Versailles devait présenter au cours de la guerre un autre genre d’intérêt que l’animation extérieure de ses rues. La résidence du Roi devint naturellement le siège des pourparlers qui aboutirent à sa proclamation comme Empereur d’Allemagne. Si le souvenir, maintenant effacé par de glorieuses réparations, en est resté longtemps douloureux aux Français, le récit en offre aussi des constatations satisfaisantes pour leur patriotisme. Ils peuvent y apprendre que la constitution de l’unité germanique a été loin de représenter, comme ils seraient tentés de le croire, l’expression spontanée des vœux de tout un peuple, la suite logique de victoires remportées en commun, le résultat d’un immense élan de sacrifices à la cause, nationale.
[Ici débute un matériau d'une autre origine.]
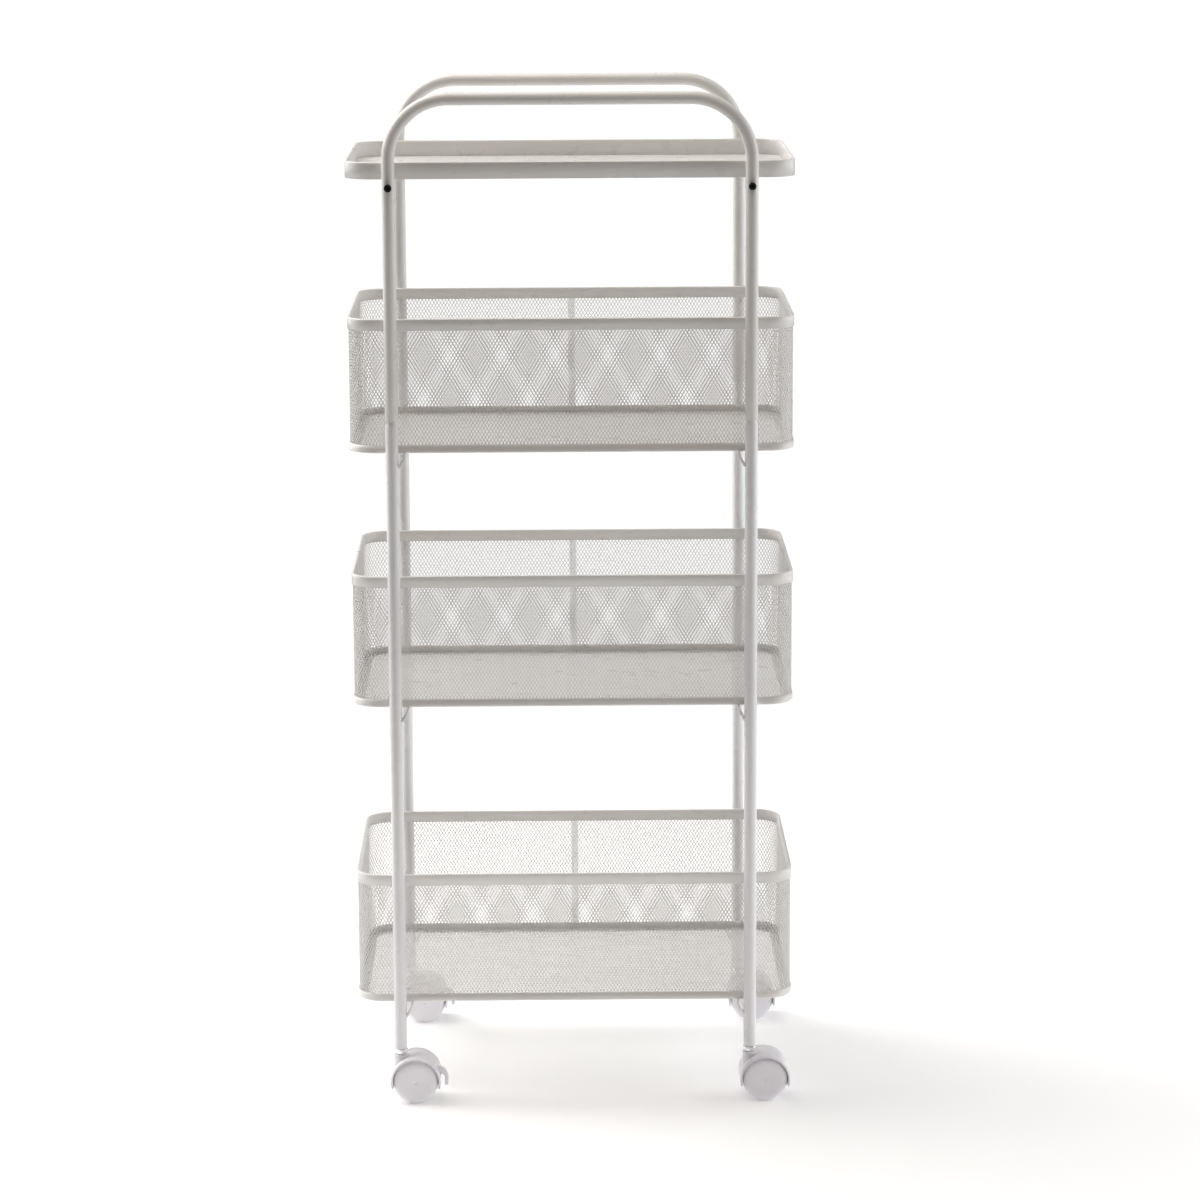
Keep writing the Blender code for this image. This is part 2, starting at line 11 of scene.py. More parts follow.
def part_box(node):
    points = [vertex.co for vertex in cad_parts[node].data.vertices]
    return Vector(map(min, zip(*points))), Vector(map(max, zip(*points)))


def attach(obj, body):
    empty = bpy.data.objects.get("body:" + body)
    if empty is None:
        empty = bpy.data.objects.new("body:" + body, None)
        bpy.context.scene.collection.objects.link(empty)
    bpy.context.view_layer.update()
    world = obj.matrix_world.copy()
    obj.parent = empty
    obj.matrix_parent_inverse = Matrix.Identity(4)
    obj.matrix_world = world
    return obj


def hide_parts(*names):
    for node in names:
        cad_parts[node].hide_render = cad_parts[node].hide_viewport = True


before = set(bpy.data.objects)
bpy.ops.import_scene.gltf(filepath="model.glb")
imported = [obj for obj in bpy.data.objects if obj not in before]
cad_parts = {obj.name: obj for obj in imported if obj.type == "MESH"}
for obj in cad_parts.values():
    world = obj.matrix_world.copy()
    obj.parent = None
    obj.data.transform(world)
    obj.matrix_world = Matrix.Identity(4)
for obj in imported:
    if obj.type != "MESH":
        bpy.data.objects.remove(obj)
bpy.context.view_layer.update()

# ---------------------------------------------------------------------------------------------
# The studio: a round white floor, soft boxes overhead and at both sides, and weaker ones behind and
# in front. Only the camera sees the room's full white; the room itself lights the cart very little.
# The camera stands a good way off at chest height and looks slightly down with a long lens.
# ---------------------------------------------------------------------------------------------
LENS_MM = 118.1
STAND = Vector((-0.0162, -3.9445, 1.2780))
TURN_RIGHT = radians(0.649)
LOOK_DOWN = radians(11.356)
LEAN = radians(-0.275)

camera = bpy.data.objects.new("camera", bpy.data.cameras.new("camera"))
camera.data.sensor_width = 36.0
camera.data.lens = LENS_MM
camera.data.clip_end = 60.0
camera.matrix_world = (Matrix.Translation(STAND) @ Matrix.Rotation(-TURN_RIGHT, 4, "Z")
                       @ Matrix.Rotation(pi / 2 - LOOK_DOWN, 4, "X") @ Matrix.Rotation(LEAN, 4, "Z"))
bpy.context.scene.collection.objects.link(camera)
bpy.context.scene.camera = camera
bpy.context.scene.view_settings.view_transform = "Standard"


def soft_box(name, place, target, width, height, watts, colour):
    """Hang a rectangular light that faces a target and isn't seen itself."""
    lamp = bpy.data.lights.new(name, "AREA")
    lamp.shape = "RECTANGLE"
    lamp.size = width
    lamp.size_y = height
    lamp.energy = watts
    lamp.color = colour
    box = bpy.data.objects.new(name, lamp)
    box.location = place
    box.rotation_euler = (Vector(target) - Vector(place)).to_track_quat("-Z", "Y").to_euler()
    box.visible_camera = False
    bpy.context.scene.collection.objects.link(box)


soft_box("overhead", (-0.9, 0.5, 3.2), (0.0, 0.1, 0.0), 2.6, 2.2, 55, (1.0, 0.98, 0.96))
soft_box("high_left", (-1.9, 0.7, 2.5), (0.0, 0.1, 0.3), 1.6, 1.6, 36, (1.0, 0.99, 0.98))
soft_box("high_front", (0.2, -1.4, 3.2), (0.0, 0.0, 0.2), 2.2, 1.6, 17, (1.0, 0.88, 0.77))
soft_box("left_rear", (-1.5, 1.25, 0.9), (0.0, 0.0, 0.55), 0.7, 2.0, 10, (1.0, 0.99, 0.98))
soft_box("left_side", (-2.2, 0.25, 1.0), (0.0, 0.0, 0.6), 1.0, 2.2, 18, (1.0, 0.98, 0.96))
soft_box("right_rear", (1.7, 1.1, 1.0), (0.0, 0.0, 0.6), 1.0, 2.0, 10, (1.0, 1.0, 1.0))
soft_box("right_side", (2.2, -0.1, 1.0), (0.0, 0.0, 0.6), 1.3, 2.2, 27, (0.96, 0.98, 1.0))
soft_box("low_right", (1.3, -1.2, 0.16), (0.1, 0.0, 0.16), 1.2, 0.3, 2, (1.0, 0.97, 0.95))
soft_box("behind", (0.0, 2.8, 1.2), (0.0, 0.0, 0.6), 2.6, 2.0, 5, (1.0, 1.0, 1.0))

ROOM_GLOW = 0.01
SEEN_GLOW = 1.05
world = bpy.data.worlds.new("white_room")
world.use_nodes = True
bpy.context.scene.world = world
sky = world.node_tree.nodes["Background"]
sky.inputs["Color"].default_value = (1.0, 0.90, 0.80, 1)
sky.inputs["Strength"].default_value = ROOM_GLOW
seen = world.node_tree.nodes.new("ShaderNodeBackground")
seen.inputs["Color"].default_value = (1, 1, 1, 1)
seen.inputs["Strength"].default_value = SEEN_GLOW
ray = world.node_tree.nodes.new("ShaderNodeLightPath")
either = world.node_tree.nodes.new("ShaderNodeMixShader")
world.node_tree.links.new(ray.outputs["Is Camera Ray"], either.inputs["Fac"])
world.node_tree.links.new(sky.outputs["Background"], either.inputs[1])
world.node_tree.links.new(seen.outputs["Background"], either.inputs[2])
world_output = world.node_tree.nodes["World Output"]
world.node_tree.links.new(either.outputs["Shader"], world_output.inputs["Surface"])

FLOOR_R = 1.5
FLOOR_WHITE = 0.95
FLOOR_GLOW = 0.16
floor_bm = bmesh.new()
bmesh.ops.create_circle(floor_bm, cap_ends=True, segments=96, radius=FLOOR_R)
floor_mesh = bpy.data.meshes.new("studio_floor")
floor_bm.to_mesh(floor_mesh)
floor_bm.free()
studio_floor = bpy.data.objects.new("studio_floor", floor_mesh)
bpy.context.scene.collection.objects.link(studio_floor)
paper = bpy.data.materials.new("white_sweep")
paper.use_nodes = True
paper_shader = paper.node_tree.nodes["Principled BSDF"]
paper_shader.inputs["Base Color"].default_value = (FLOOR_WHITE, FLOOR_WHITE, FLOOR_WHITE, 1)
paper_shader.inputs["Roughness"].default_value = 0.9
paper_shader.inputs["Emission Color"].default_value = (1, 1, 1, 1)
paper_shader.inputs["Emission Strength"].default_value = FLOOR_GLOW
floor_mesh.materials.append(paper)

# ---------------------------------------------------------------------------------------------
# Handle tubes: one piece of half-inch steel tube each, bent twice and powder coated warm white.
# Their legs slip over the necks of the lower posts, and their cut ends show there.
# ---------------------------------------------------------------------------------------------
TUBE_WALL = 0.0010
HANDLE_BEND = 0.059
TUBE_SIDES = 40
BEND_STEPS = 20
EDGE_BREAK = 0.00018


def noise(tree, scale, detail, source, output="Fac", distortion=0.0):
    """Add a noise texture on the given coordinates and return one of its outputs."""
    texture = tree.nodes.new("ShaderNodeTexNoise")
    texture.inputs["Scale"].default_value = scale
    texture.inputs["Detail"].default_value = detail
    texture.inputs["Distortion"].default_value = distortion
    tree.links.new(source, texture.inputs["Vector"])
    return texture.outputs[output]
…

Dans les témoignages contemporains allemands, elle apparaît au contraire comme l’œuvre personnelle et artificielle de Bismarck, fondée sur l’intrigue et la ruse, poursuivie à travers les résistances et les marchandages de l’égoïsme, sujette à des retours qui faillirent la compromettre jusqu’au dernier moment, affectée d’une faiblesse originelle qui la destinait à demeurer précaire. Elle permet de saisir sur le vif l’application de cette politique de chantage qui trouva plus tard son chef-d’œuvre dans l’accession de l’Italie à la Triple Alliance et par laquelle le Chancelier excellait à se faire offrir ce qu’il exigeait de ses partenaires, à leur présenter comme une concession ce qu’il leur imposait comme une nécessité. Pour amener les princes allemands à se ranger sous la loi des Hohenzollern, ce n’est pas à l’intérêt supérieur de la patrie commune qu’il devait faire appel, mais à leurs jalousies réciproques et à leurs rivalités particularistes : il ne parvint donc à unifier son pays que par les moyens et les sentiments qui l’avaient si longtemps tenu divisé. L’emploi de cette tactique se remarque au cours des trois phases par lesquelles il fit passer la fondation de l’Empire, — soit quand il en posa le principe (septembre 1870), — soit quand il en débattit la constitution (novembre), — soit enfin quand il en arrêta la forme et le titre (décembre).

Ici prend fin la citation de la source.